Staff Development for Educators (SDE), providers of professional development for pre-K through grade 12 educators, has announced that it has been selected to provide comprehensive curriculum training to support the implementation of the Singapore Math pilot program in six North Carolina elementary schools. Burroughs Wellcome Fund (BWF), an independent private foundation, funds the immersive teacher training enterprise as part of the Singapore Math Pilot, a partnership between the North Carolina State Board of Education, the Department of Public Instruction and BWF.
The schools selected to participate in the pilot program are: Eastfield Global Magnet School (McDowell County), Gallberry Farm Elementary School (Cumberland), Murphey Traditional Academy (Guilford), and North Wilkesboro Elementary School (Wilkes).

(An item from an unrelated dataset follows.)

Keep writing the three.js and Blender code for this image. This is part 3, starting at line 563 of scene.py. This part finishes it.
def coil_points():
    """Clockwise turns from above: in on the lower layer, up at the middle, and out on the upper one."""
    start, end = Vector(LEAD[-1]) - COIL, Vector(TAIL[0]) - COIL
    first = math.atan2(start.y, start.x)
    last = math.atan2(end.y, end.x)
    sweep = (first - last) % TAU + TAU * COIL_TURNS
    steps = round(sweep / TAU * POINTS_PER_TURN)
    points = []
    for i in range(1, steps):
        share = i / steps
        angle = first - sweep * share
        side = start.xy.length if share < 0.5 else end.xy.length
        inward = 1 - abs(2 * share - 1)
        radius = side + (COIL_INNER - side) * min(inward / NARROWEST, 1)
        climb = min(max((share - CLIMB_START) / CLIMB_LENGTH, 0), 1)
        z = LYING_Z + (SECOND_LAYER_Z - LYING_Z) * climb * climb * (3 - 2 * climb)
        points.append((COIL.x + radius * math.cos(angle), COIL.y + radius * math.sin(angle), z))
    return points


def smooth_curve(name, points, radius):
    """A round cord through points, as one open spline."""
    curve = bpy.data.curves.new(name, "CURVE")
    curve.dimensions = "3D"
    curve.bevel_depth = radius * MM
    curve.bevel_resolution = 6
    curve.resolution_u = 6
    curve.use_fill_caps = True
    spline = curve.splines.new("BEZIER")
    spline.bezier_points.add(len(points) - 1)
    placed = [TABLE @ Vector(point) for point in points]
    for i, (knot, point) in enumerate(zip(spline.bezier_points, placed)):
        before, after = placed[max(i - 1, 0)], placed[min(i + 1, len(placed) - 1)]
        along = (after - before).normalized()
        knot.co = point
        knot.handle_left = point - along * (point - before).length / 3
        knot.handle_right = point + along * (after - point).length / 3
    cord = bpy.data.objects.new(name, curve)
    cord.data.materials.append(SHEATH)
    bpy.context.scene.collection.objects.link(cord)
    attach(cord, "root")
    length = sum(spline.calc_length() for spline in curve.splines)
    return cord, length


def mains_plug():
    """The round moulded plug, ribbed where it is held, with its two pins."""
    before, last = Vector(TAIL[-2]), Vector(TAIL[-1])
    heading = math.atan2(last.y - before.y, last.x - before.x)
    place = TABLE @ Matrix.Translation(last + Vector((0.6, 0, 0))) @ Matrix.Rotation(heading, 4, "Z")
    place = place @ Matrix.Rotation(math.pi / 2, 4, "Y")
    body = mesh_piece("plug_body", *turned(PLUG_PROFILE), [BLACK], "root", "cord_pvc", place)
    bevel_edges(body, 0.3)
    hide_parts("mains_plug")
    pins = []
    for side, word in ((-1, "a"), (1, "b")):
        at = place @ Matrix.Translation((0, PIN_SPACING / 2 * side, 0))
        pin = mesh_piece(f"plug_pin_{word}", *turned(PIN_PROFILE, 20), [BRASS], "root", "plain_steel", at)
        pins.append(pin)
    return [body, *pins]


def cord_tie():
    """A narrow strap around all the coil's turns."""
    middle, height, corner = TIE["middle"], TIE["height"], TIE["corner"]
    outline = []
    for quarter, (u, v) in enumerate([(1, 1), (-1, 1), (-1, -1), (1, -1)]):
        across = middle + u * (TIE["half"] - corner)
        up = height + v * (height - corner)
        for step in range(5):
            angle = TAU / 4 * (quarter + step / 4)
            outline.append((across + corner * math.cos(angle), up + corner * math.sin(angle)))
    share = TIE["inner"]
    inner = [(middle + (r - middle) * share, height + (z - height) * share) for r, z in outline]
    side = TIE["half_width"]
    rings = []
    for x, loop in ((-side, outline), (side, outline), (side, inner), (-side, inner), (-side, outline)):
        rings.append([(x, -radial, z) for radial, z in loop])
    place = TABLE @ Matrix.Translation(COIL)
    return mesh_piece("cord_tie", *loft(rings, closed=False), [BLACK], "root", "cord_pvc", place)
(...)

Also receiving a grant is the Bladen County School District for Elizabeth Primary School and East Arcadia School.
Consultants from SDE began training first and second grade teachers at the onset of this academic school year. Third and fourth grade teacher training will follow in the 2012–13 school year. SDE will then deliver professional development guidance for fifth and sixth grade teachers in 2013–2014. In their role as the training experts, SDE provides independent professional development on Singapore Math methodology, its principles and strategies including: teach in depth, teach to mastery, teach for understanding.
“The teacher is the single most influential factor in successfully implementing Singapore Math,” said SDE President Gerald Hughes. “We are pleased to serve the role of training and preparing these teachers to implement the powerful instructional strategies in Singapore Math, which are designed to drive gains in student achievement.”

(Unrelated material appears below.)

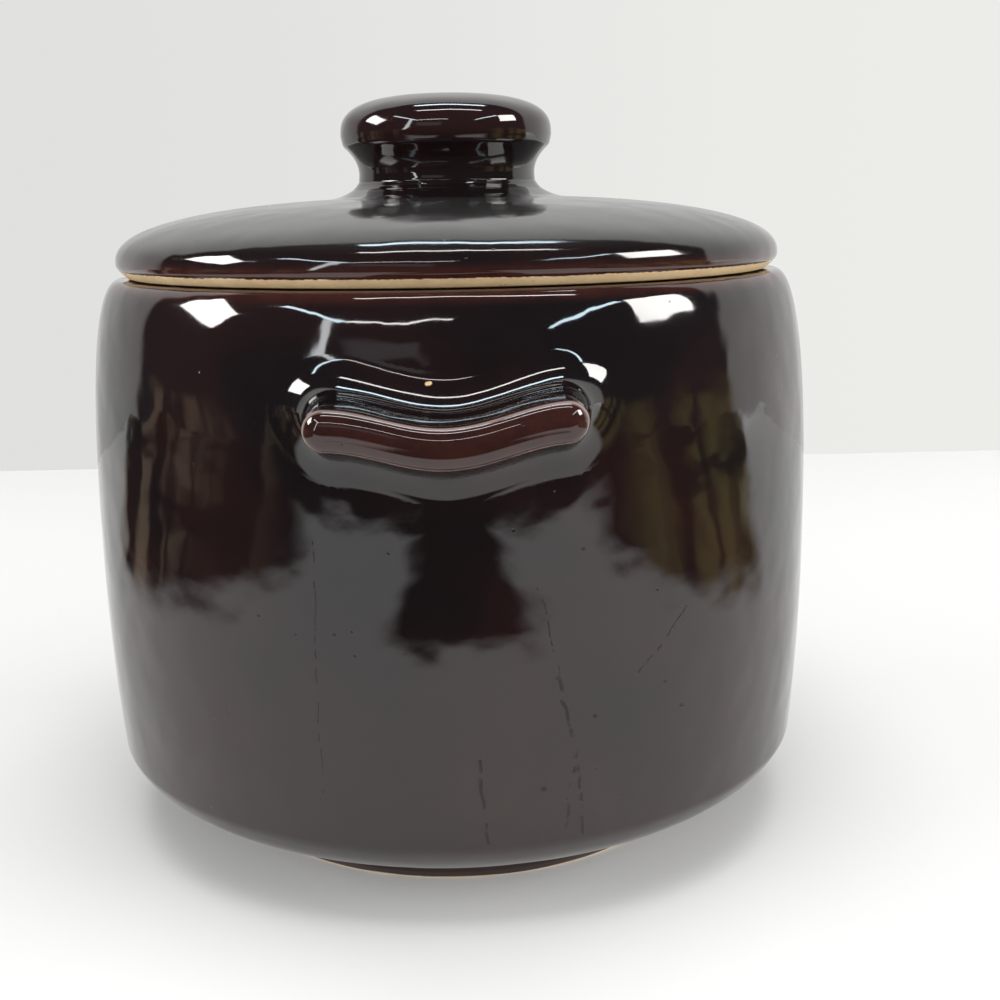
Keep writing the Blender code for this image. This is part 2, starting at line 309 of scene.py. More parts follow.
def lid_profile():
    """Lid from under the knob, over the dome to the bare band, along the seat and under the hollow."""
    points = [(0.0, dome_height(DOME_START)), (DOME_START, dome_height(DOME_START))]
    for across, up in superellipse(DOME_STEPS, DOME_FULLNESS):
        if LID_RADIUS * across > DOME_START:
            points.append((LID_RADIUS * across, BODY_HEIGHT + LID_EDGE_HEIGHT + DOME_HEIGHT * up))
    edge_drop = LID_EDGE_HEIGHT - BAND_HEIGHT - GLAZE_ROLL
    for step in range(1, LID_EDGE_STEPS + 1):
        rise = LID_EDGE_HEIGHT - edge_drop * step / LID_EDGE_STEPS
        points.append((edge_radius(rise), BODY_HEIGHT + rise))
    flange_outer = MOUTH_RADIUS - FLANGE_CLEARANCE
    flange_inner = flange_outer - FLANGE_WIDTH
    seat = BODY_HEIGHT + SEAT_GAP
    band_top = LID_RADIUS - BAND_TOP_INSET
    under = rounded([
        (*points[-1], 0.0),
        (band_top, BODY_HEIGHT + BAND_HEIGHT, GLAZE_ROLL_ROUND),
        (band_top - GLAZE_ROLL, BODY_HEIGHT + BAND_HEIGHT - GLAZE_ROLL_DROP, BAND_TOP_ROUND),
        (LID_RADIUS - BAND_INSET, seat, SEAT_ROUND),
        (flange_outer, seat, FLANGE_ROUND),
        (flange_outer - FLANGE_TAPER, FLANGE_BOTTOM, FLANGE_ROUND),
        (flange_inner, FLANGE_BOTTOM, FLANGE_ROUND),
        (flange_inner, BODY_HEIGHT - HOLLOW_START_DROP, 0.0),
    ], steps=5, support=0.00005)
    points += under[1:]
    hollow_rise = KNOB_TOE - SEAT_GAP - LID_THICKNESS - BODY_HEIGHT
    for across, up in reversed(superellipse(HOLLOW_STEPS, HOLLOW_FULLNESS)):
        points.append((flange_inner * across, BODY_HEIGHT + hollow_rise * up))
    return points


def smooth_max(first, second, blend):
    """Larger of two heights, rounded where they meet."""
    near = max(blend - abs(first - second), 0.0) / blend
    return max(first, second) + 0.25 * blend * near ** 2


def tool_ring(height, bottom, top):
    """Depth of the fine rings that the turning tool left low on the knob's neck."""
    if not bottom < height < top:
        return 0.0
    fade = math.sin(math.pi * (height - bottom) / (top - bottom))
    groove = 0.5 - 0.5 * math.cos(2.0 * math.pi * (height - bottom) / TOOL_RING_PITCH)
    return TOOL_RING_DEPTH * fade * groove ** 3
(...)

BWF has helped fund study visits to Singapore by key North Carolina education policymakers and stakeholders on two separate occasions. The outcomes of these study visits have demonstrated a need to improve 1) the quality of professional development for teachers in North Carolina, 2) the quality of STEM (science, technology, engineering and mathematics) education preparation for students, 3) alignment of education values among policymakers and the community at large, and 4) focus on a vision for educational advancement, particularly in science and mathematics. Many members of the study teams, having seen the impact of Singapore Math on student performance outcomes, supported incorporating this quality of learning into North Carolina schools.